日米欧など主要国の首脳が参加する第4回核安全保障サミットが3月31日から2日間、米首都ワシントンで開かれます。原子力発電所への襲撃も計画していたとされるベルギーでの連続テロなどを受け、核テロ防止に向けた行動計画を策定します。そして、朝鮮民主主義人民共和国の核開発問題も主要議題になるとされています。
(写真:http://kienthuc.net.vn)
核安保サミットはアメリカのオバマ大統領の提唱で2010年に始まり、2年ごとに行われるものです。サミットでは、首脳レベルで、核テロ対策に関する基本姿勢や、取組状況、国際協力の在り方などについて議論しています。
緊張情勢
このサミットに関し、朝鮮中央通信は28日の論評で、「アメリカは時間を無駄にしないで対朝鮮敵対視政策の撤回など現実的な案を見つけるべきだ」と主張しました。また、「世界最大の核保有国であるアメリカが核安全首脳会議を行うこと自体が言語道断で、世界の平和と安全を望む人民の念願に対する厳重な冒涜(ぼうとく)」と非難しました。
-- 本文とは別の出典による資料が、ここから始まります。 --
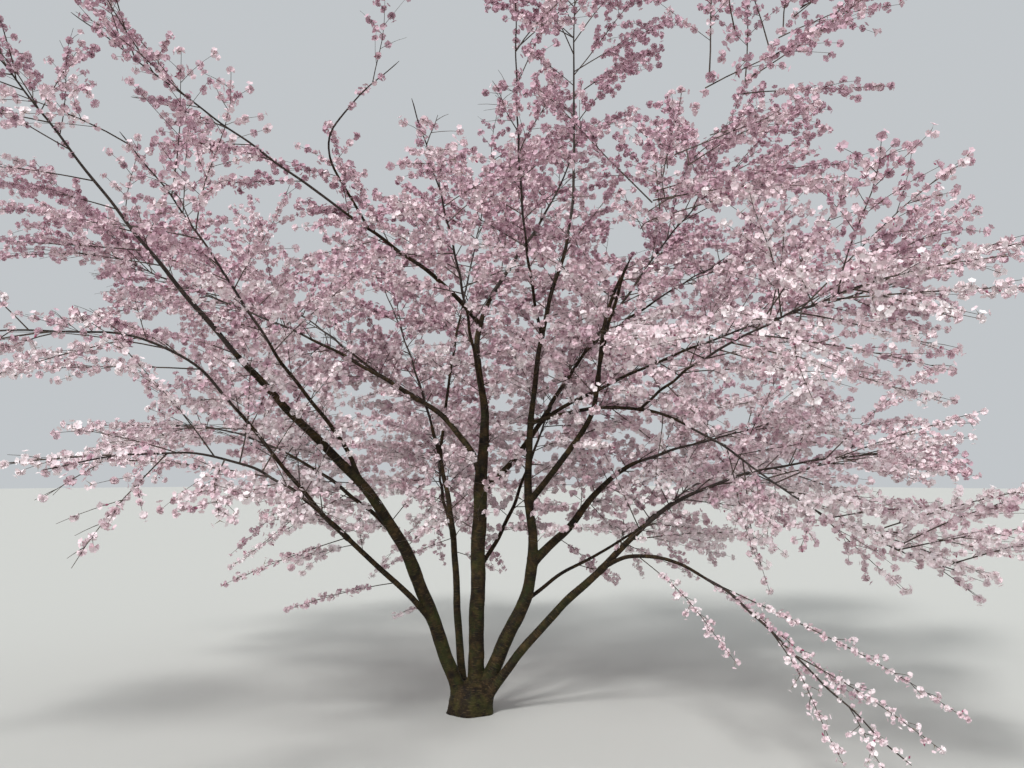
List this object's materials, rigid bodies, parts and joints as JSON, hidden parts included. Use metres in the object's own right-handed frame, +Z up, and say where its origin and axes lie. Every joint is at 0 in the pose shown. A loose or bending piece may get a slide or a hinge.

特に、朝鮮は29日、ロケット砲とみられる短距離飛翔体(ひしょうたい)1発を発射しました。韓国国防省によりますと、飛翔体はロケット砲とみられ、朝鮮東部の元山(ウォンサン)一帯から1発、発射されました。北東方向に約200キロ飛び、山岳地帯に落ちたということです。朝鮮民主主義人民共和国の行動と言動により、朝鮮半島情勢の緊張が増しています。こうした中、国連安全保障理事会は対朝鮮制裁措置を出しました。また、アメリカや、韓国なども強固な措置を取っています。
サミットを前に、アメリカのルー財務長官が講演し、核実験を進める朝鮮や、過激派組織IS=イスラミックステートに対する圧力を強めるためには、資金源を断つ経済制裁が極めて重要だとして、国際社会に結束を呼びかけました。
対応のための多国間協力
さらに、日本、米国、韓国の3カ国は、サミットに合わせ、安倍晋三首相とオバマ大統領、韓国の朴槿恵(パククネ)大統領による日米韓首脳会談を行う予定です。
北東アジア地域の安全保障分野を中心に意見を交わすとともに、核実験や、事実上の長距離弾頭ミサイル発射を強行した朝鮮への対応について協議し、各国の独自制裁や国連安全保障理事会の新たな制裁決議を踏まえて、圧力強化に向けた連携、および、朝鮮による核・ミサイル開発の阻止へ3カ国の結束を確認する見通しです。
これらの動きに対し、朝鮮民主主義人民共和国は強固な姿勢を崩していません。同国のイ・スヨン外相は29日、ロシアのタス通信とのインタビューで、「われわれはアメリカの核戦争の狂気に対応し、断固たる核先制攻撃の意志を表明した。今日の朝鮮半島は、核戦争か平和かという岐路に立っている」と強調しました。
アナリストらは朝鮮半島情勢に深い懸念を示し、「現時点まで、朝鮮民主主義人民共和国を北朝鮮を交渉のテーブルへ復帰させることは容易ではない」と指摘しています。